The landmark article by the Guatemalan president is another sign of the shift in the debate. He suggests we stop looking at this issue from an ideological position but, instead, treat drug consumption as a public health issue. It is perfectly possible to agree that drugs are bad for our health without wanting to prohibit them.

As President Molina says: "Nobody in the world has ever suggested eradicating sugar cane plantations, or potatoes and barley production, in spite of them being raw materials used in the production of alcoholic drinks. Similarly, nobody has ever advocated the fumigation of tobacco plantations. Yet we all know that alcoholism and tobacco cause thousands of deaths every year all over the world."
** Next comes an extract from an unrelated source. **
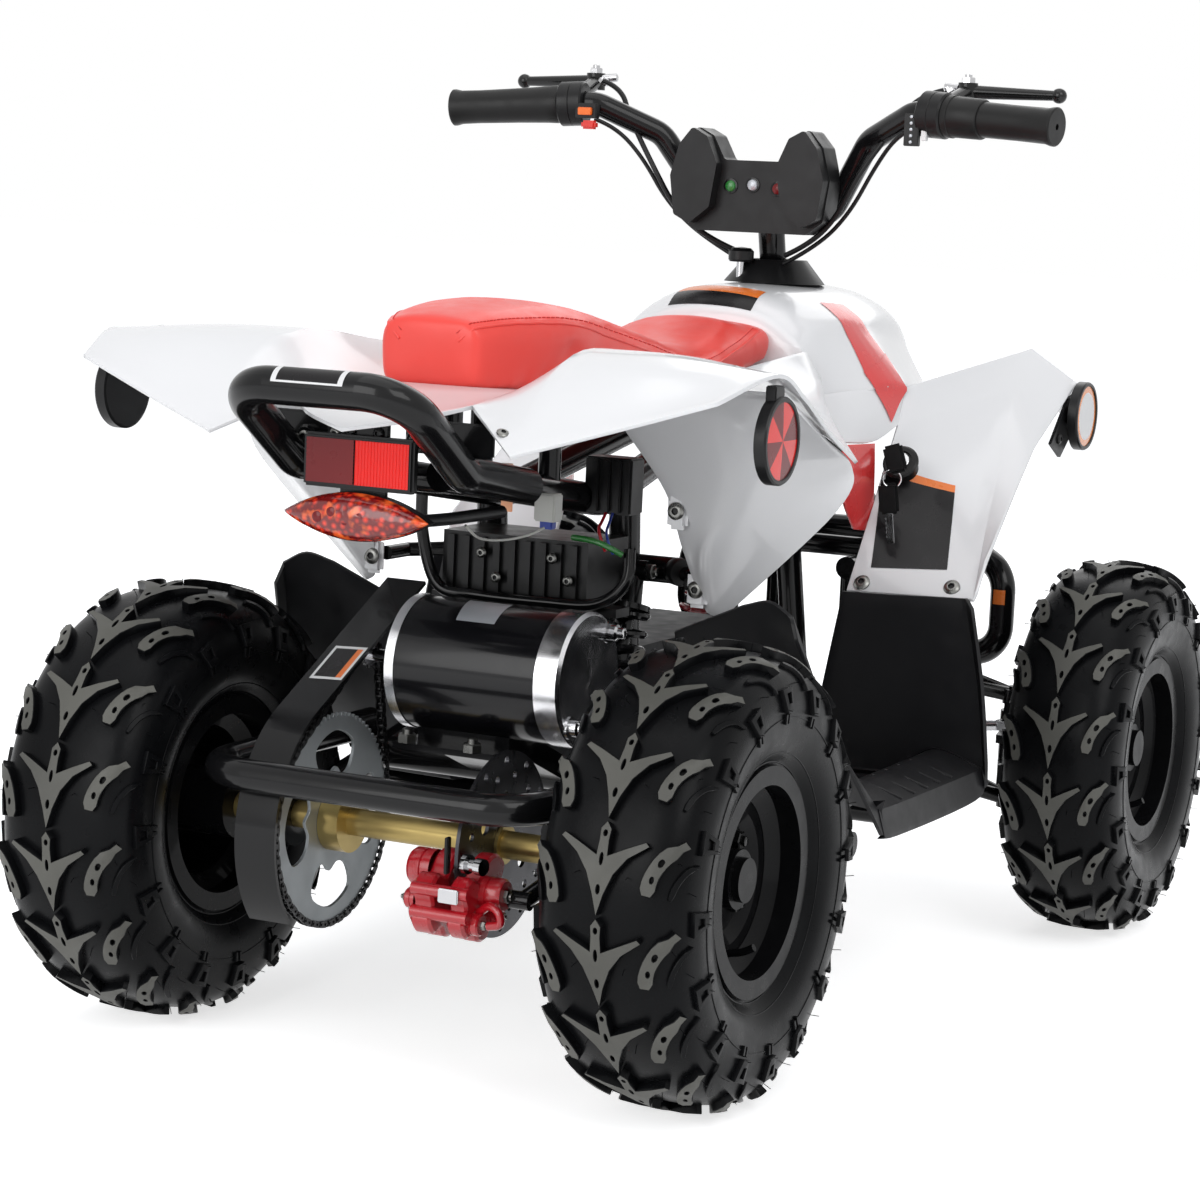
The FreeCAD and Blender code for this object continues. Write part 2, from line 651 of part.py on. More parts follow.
bar_end = vec(*bar_points[-1])
bar_along = (bar_end - vec(*bar_points[-2])).normalize()
grip_length = 108.0
grip_start = bar_end - bar_along * (grip_length - 3)
grip = Part.makeCylinder(grip_radius, grip_length, grip_start, bar_along)
grip = grip.cut(Part.makeCylinder(bar_radius + 0.1, grip_length - 2.9, grip_start, bar_along))
put("grips", *both_sides(grip))
pod_radius = 21.0
pod_start = grip_start - bar_along * 25.0
pod = Part.makeCylinder(pod_radius, 24.7, pod_start, bar_along)
pod = pod.cut(Part.makeCylinder(bar_radius + 0.1, 30, pod_start - bar_along, bar_along))
put("switch_pods", *both_sides(pod))
lever_pivot = (189, bar_low_y + 1, bar_low_z + 118)
lever_tip = (272, bar_low_y - 10, bar_low_z + 117)
perch = rod(tuple(pod_start + bar_along * 12 + vec(0, -4, 6)), lever_pivot, 7)
perch = perch.cut(Part.makeCylinder(pod_radius + fit_gap, 60, pod_start - bar_along * 20, bar_along))
pivot_foot = vec(*lever_pivot) - vec(0, 0, 8)
blade_axis = vec(*lever_tip) - vec(*lever_pivot)
blade = Part.makeCone(6.5, 4.5, blade_axis.Length, vec(*lever_pivot), blade_axis)
lever = joined([perch, blade, Part.makeSphere(7, vec(*lever_tip)), Part.makeCylinder(9, 16, pivot_foot)])
put("brake_levers", *both_sides(lever))

dash_front = bar_low_y + 20 + fit_gap
dash_half = [(28, 716), (40, 738), (56, 746), (70, 730), (78, 700), (73, 662), (56, 650)]
dash_outline = [(x, dash_front, z) for x, z in dash_half + [(-x, z) for x, z in reversed(dash_half)]]
ear = [(30, dash_front, 712), (41, dash_front, 737), (56, dash_front, 745), (69, dash_front, 729),
       (77, dash_front, 700), (72, dash_front, 664), (56, dash_front, 656), (36, dash_front, 672)]
ears = both_sides(rounded(ear, 4, (0, 42, 0)))
dash = joined([rounded(dash_outline, 5, (0, 28, 0)), *ears])
put("dash_pod", dash.cut(bent_tube(bar_points, bar_radius + 1, 28)))

# Body panels

cowl_back_y = front_y + 273.0
seat_nose_y = cowl_back_y + 0.4
seat_rows = [(28, 62, 531, 588), (-20, 76, 528.8, 590), (-110, 78, 524.7, 586), (-220, 78, 519.2, 566),
             (-330, 76, 514.2, 549), (-410, 66, 528.6, 566), (-470, 52, 540, 583),
             (seat_nose_y, 46, 545, 580)]
seat_wires = []
for y, half, low, high in seat_rows:
    crown = half * 0.72
    seat_wires.append(polygon([(-half, y, low), (-half, y, high - 14), (-crown, y, high), (crown, y, high),
                               (half, y, high - 14), (half, y, low)]))
put("seat", Part.makeLoft(seat_wires, True, True))

deck_x = 84.0
deck_side = [
    [(75, 92, 522), (128, 131, 491), (200, 112, 514), (271, 93, 538)],
    [(deck_x, 30, 530.8), (125, 30, 561), (205, 35, 562), (290, 28, 557)],
    [(deck_x, -118, 523.8), (125, -118, 553), (200, -95, 551), (291, -24, 538)],
    [(deck_x, -312, 531), (114, -312, 529), (170, -250, 515), (292, -75, 510)],
    [(96, cowl_back_y + 3, 548), (112, cowl_back_y + 3, 525), (150, -420, 498), (292, -131, 485)],
]
trough = [
    [(-75, 92, 522), (-45, 128, 512), (0, 152, 503), (45, 128, 512), (75, 92, 522)],
    [(-deck_x, 30, 530.8), (-42, 30, 530.8), (0, 30, 530.8), (42, 30, 530.8), (deck_x, 30, 530.8)],
    [(-deck_x, -118, 523.8), (-42, -118, 523.8), (0, -118, 523.8), (42, -118, 523.8), (deck_x, -118, 523.8)],
]
sheet_down = (0, 0, -panel_wall)
blade = facets(deck_side, sheet_down)
deck = joined([blade, mirrored(blade), facets(trough, sheet_down)])
deck = deck.cut(bent_tube(grab_points, grab_tube + 2, 34))
lamp_hanger = box((-20, 114.7, 428), (20, 117.7, 508))
put("rear_fender", joined([deck, lamp_hanger]))

arch = [
    [(-112, -88, 503), (-175, -50, 530), (-230, -15, 540), (-288, 10, 542.5)],
    [(-138, -117, 452), (-215, -75, 490), (-252, -76, 497), (-290.5, -68, 505)],
    [(-144, -140, 408), (-196, -104, 440), (-250, -120, 467), (-290.5, -128, 479)],
    [(-150, -160, 372), (-178, -120, 410), (-225, -140, 425), (-276, -138, 444)],
    [(-155, -170, 352), (-159, -172, 350), (-162, -173, 348), (-166, -175, 348)],
]
tabs = [box((-158, panel_tab_y, 362), (-134, panel_tab_y + panel_wall, 382)),
        box((-152, -131, 424), (-124, -128, 444))]
panel = joined([facets(arch, (0, -panel_wall, 0))] + tabs)
put("arch_panels", *both_sides(panel))

tray_front_y = front_y + 280.0
front = [
    [(-150, tray_front_y + 3, 338), (-266, tray_front_y - 7, 340), (-268, tray_front_y - 25, 373)],
    [(-157, front_y + 195, 482), (-220, front_y + 70, 513), (-262, front_y + 115, 466)],
    [(-151, front_y + 165, 516), (-214, front_y - 2, 551), (-262, front_y, 521)],
    [(-120, front_y - 95, 470), (-190, front_y - 115, 500), (-240, front_y - 105, 470)],
]
put("front_fenders", *both_sides(facets(front, (0, -2.2, -2.2))))

inner = -tray_inner_x
flange = facets([[(inner, -164, 326), (-250, -164, 332)], [(inner, -262, 163), (-280, -262, 165)]], (0, 3, 0))
floor = facets([[(inner, -259, 163), (-280, -259, 165)],
                [(inner, tray_front_y, 163), (-286, tray_front_y - 2, 180)]], (0, 0, -tray_wall))
splash = facets([[(inner, tray_front_y + 3, 160), (-286, tray_front_y + 1, 178)],
                 [(-148, tray_front_y + 6.3, 337), (-266, tray_front_y - 3.7, 339)]], (0, -tray_wall, 0))
tray = joined([flange, floor, splash])
put("foot_trays", *both_sides(tray))

cowl_rows = [(cowl_back_y, 100, 505, 92, 594), (front_y + 165, 150.5, 516.6, 112, 603),
             (front_y + 45, 134, 495, 102, 600), (front_y - 35, 122, 462, 86, 560),
             (front_y - 85, 108, 445, 72, 512)]


def cowl_form(wall):
    """The cowl's outer form, or its hollow when a wall thickness is given."""
    wires = []
    for i, (y, foot_half, low, half, top) in enumerate(cowl_rows):
        if wall and i == 0:
            y += 1
        if wall and i == len(cowl_rows) - 1:
            y += wall
        f, w, t, b = foot_half - wall, half - wall, top - wall, low - wall
        mid = (low + top) / 2.0
        right = [(f, y, b), (w, y, mid), (w * 0.85, y, t - 24), (w * 0.5, y, t - 5)]
        left = [(-x, y, z) for x, y, z in right]
        wires.append(polygon(left + [(0, y, t)] + right[::-1]))
    return Part.makeLoft(wires, True, True)


lamp_x = 36.0
lamp_z = 478.0
lamp_radius = 22.0
cowl = cowl_form(0).cut(cowl_form(panel_wall))
cowl = cowl.cut(Part.makeCylinder(34, 200, on_column(200), column_axis))
for side in (1, -1):
    cowl = cowl.cut(rod((lamp_x * side, front_y - 35, lamp_z), (lamp_x * side, front_y - 135, lamp_z),
                        lamp_radius + fit_gap))
put("front_cowl", cowl)

boot_z = 603.0 + fit_gap
boot_y = column_top_y - (column_top_z - boot_z) * math.tan(rake)
boot = Part.makeCone(48, 30, 22, vec(0, boot_y, boot_z))
put("column_cover", boot.cut(Part.makeCylinder(column_radius + 6, 200, on_column(180), column_axis)))

# Guards, shock absorber and caliper

guard_radius = pitch_radius + 22.0
guard_sheet = 3.0
guard_low_x = sprocket_x - 14.0
guard_high_x = sprocket_x + 22.0


def guard_point(angle):
    """A point of the chain guard's arc; angle is measured from straight back, upward positive."""
    turn = math.radians(angle)
    return vec(guard_low_x, guard_radius * math.cos(turn), axle_z + guard_radius * math.sin(turn))


guard_end = 62.0
guard_straight = 185.0
arc = Part.Arc(guard_point(-40), guard_point(10), guard_point(guard_end)).toShape()
tangent = vec(0, -math.sin(math.radians(guard_end)), math.cos(math.radians(guard_end)))
straight = Part.makeLine(guard_point(guard_end), guard_point(guard_end) + tangent * guard_straight)
strip = Part.Wire([arc, straight]).extrude(vec(guard_high_x - guard_low_x, 0, 0))
put("chain_guard", strip.makeOffsetShape(guard_sheet, 0.01, fill=True))

shock_low_z = pivot_z + 13.0
low_eye = rod((shock_x - 11, pivot_y + 40, shock_low_z), (shock_x + 11, pivot_y + 40, shock_low_z), 8.5)
high_eye_y = shock_bar_y + rail_tube - 2 + 9
high_eye = rod((shock_x - 11, high_eye_y, shock_bar_z), (shock_x + 11, high_eye_y, shock_bar_z), 8.5)
low_point = (shock_x, pivot_y + 40, shock_low_z)
high_point = (shock_x, high_eye_y, shock_bar_z)
damper = rod(low_point, high_point, 7)
put("rear_shock", joined([low_eye, high_eye, damper, coil(low_point, high_point, 0.14, 0.78, 19, 8)]))

body = [(28, -40), (38, -54), (66, -62), (88, -58), (101, -44),
        (99, -22), (84, -8), (62, 2), (40, 4), (30, -8)]
caliper = rounded([(caliper_face, y, axle_z + z) for y, z in body], 5, (46, 0, 0))
lobes = [rod((disc_x + 20, 60, axle_z - 12), (disc_x + 44, 60, axle_z - 12), 15),
         rod((disc_x + 20, 68, axle_z - 42), (disc_x + 38, 68, axle_z - 42), 13),
         rod((caliper_face + 2, 62, axle_z - 20), (disc_x + 30, 62, axle_z - 20), 17)]
caliper = joined([caliper] + lobes)
put("brake_caliper", caliper.cut(rod((disc_x - 6.5, 0, axle_z), (disc_x + 6.5, 0, axle_z), disc_radius + 6)))

# Lamps and reflectors

reflector_radius = 32.5
lamp_back_y = front_y - 70.0
lamp = rod((lamp_x, lamp_back_y, lamp_z), (lamp_x, lamp_back_y - 27, lamp_z), lamp_radius)
put("headlamps", *both_sides(lamp))
key_y = tray_front_y - 57.0
put("key_switch", rod((-172, key_y - 11.3, 443.8), (-172.6, key_y, 450.8), 13))


def lens_outline(y, share):
    """A long lens with pointed ends in a plane of constant y, as a share of the full one."""
    left, right = vec(-62 * share, y, 436), vec(62 * share, y, 436)
    return Part.Wire([Part.Arc(left, vec(0, y, 436 + 18 * share), right).toShape(),
                      Part.Arc(right, vec(0, y, 436 - 18 * share), left).toShape()])


lens_front = 118.0
base = Part.Face(lens_outline(lens_front, 0.96)).extrude(vec(0, 8, 0))
lens = Part.makeLoft([lens_outline(lens_front + 8, 1.0), lens_outline(lens_front + 16, 0.97),
                      lens_outline(lens_front + 22, 0.84)], True, True)
stalk = rod((-46, lens_front + 4, 436), (-66, 22, 438), 5)
put("tail_lamp", joined([base, lens, stalk]))
plate = [(-47, lens_front, 456), (47, lens_front, 456), (47, lens_front, 496), (-47, lens_front, 496)]
put("rear_reflector", rounded(plate, 3, (0, 11, 0)))

reflector_sheet = 11.0
rear_disc = rod((281, 17, 508), (281 + reflector_sheet, 17, 508), reflector_radius)
rear_tab = box((281, 14, 530), (290, 30, 548.6))
front_disc = rod((264, front_y, 490), (264 + reflector_sheet, front_y, 490), reflector_radius)
front_plate = prism([(258.6, front_y - 4, 512), (258.6, front_y + 22, 506.9), (258.6, front_y + 66, 466),
                     (258.6, front_y + 36, 452), (258.6, front_y + 4, 474)], (3, 0, 0))
front_pin = rod((260, front_y + 6, 490), (265, front_y + 6, 490), 8)
put("side_reflectors", *both_sides(joined([rear_disc, rear_tab])),
    *both_sides(joined([front_disc, front_plate, front_pin])))

os.makedirs("parts", exist_ok=True)
for name, solid in parts.items():
    placed = solid.copy()
    placed.translate(vec(0, shift_y, 0))
    placed.exportStep(f"parts/{name}.step")
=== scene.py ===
import json
from math import acos, atan2, cos, hypot, pi, radians, sin, sqrt

import bmesh
import bpy
from mathutils import Matrix, Vector
from mathutils.bvhtree import BVHTree
from mathutils.geometry import delaunay_2d_cdt


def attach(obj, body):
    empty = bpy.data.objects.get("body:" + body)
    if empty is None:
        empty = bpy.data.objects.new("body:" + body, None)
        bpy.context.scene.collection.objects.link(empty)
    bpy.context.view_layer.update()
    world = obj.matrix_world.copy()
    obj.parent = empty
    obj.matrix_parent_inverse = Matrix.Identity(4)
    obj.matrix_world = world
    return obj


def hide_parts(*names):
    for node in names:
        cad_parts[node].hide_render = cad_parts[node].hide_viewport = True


# A child's electric quad bike in a pale studio, seen from behind and to the rider's right.
# Metres. +X is the rider's left, the front faces -Y, +Z is up, the ground is z = 0.
# Places on the bike are written in millimetres from the ground point below the rear axle.

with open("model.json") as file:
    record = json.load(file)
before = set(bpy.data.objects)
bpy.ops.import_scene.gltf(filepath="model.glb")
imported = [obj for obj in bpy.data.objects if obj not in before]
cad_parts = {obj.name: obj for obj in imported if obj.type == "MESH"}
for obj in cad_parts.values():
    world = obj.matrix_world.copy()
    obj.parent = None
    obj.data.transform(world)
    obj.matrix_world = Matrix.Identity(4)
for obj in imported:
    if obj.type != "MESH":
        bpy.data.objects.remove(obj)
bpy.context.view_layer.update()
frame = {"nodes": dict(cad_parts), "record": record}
nodes = frame["nodes"]

SHIFT_Y = 0.37075
FRONT_AXLE_Y = -765.0
AXLE_Z = 177.5
REAR_WHEEL_X = 235.5
FRONT_WHEEL_X = 314.0
TYRE_RADIUS = 177.5
LUG_HEIGHT = 7.0
MOTOR_Y = -52.0
MOTOR_Z = 304.0
SPROCKET_X = 88.0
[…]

Some Latin American politicians are openly discussing the possibility of a regulated market for drugs. There are precedents. The sales of firearms, alcohol, tobacco and legal drugs are subject to varying degrees of regulation. A regulated market would move the market out of the murderous, barbarous hands of the cartels and into the free market. It would facilitate the introduction of the type of public health programmes that have been so effective in reducing smoking. And it could regulate the strength and even safety of many drugs.

The debate on the drug war is shifting and America is in danger of being left behind. President Obama has shown signs that he recognises the emergence of a growing political consensus arguing for a new discussion. Last year, he acknowledged that America has become too focused on "arrests and interdiction" and has spent too little time on how to "shrink demand" through education. But these are modest steps. He needs to send a clear signal that they are prepared to embrace a wide-ranging discussion to include a range of options (outlined above) which would then be investigated in an evidence-based approach.

Where better for President Obama to send that signal than in Colombia – a country that bears the savage scars of the war on drugs?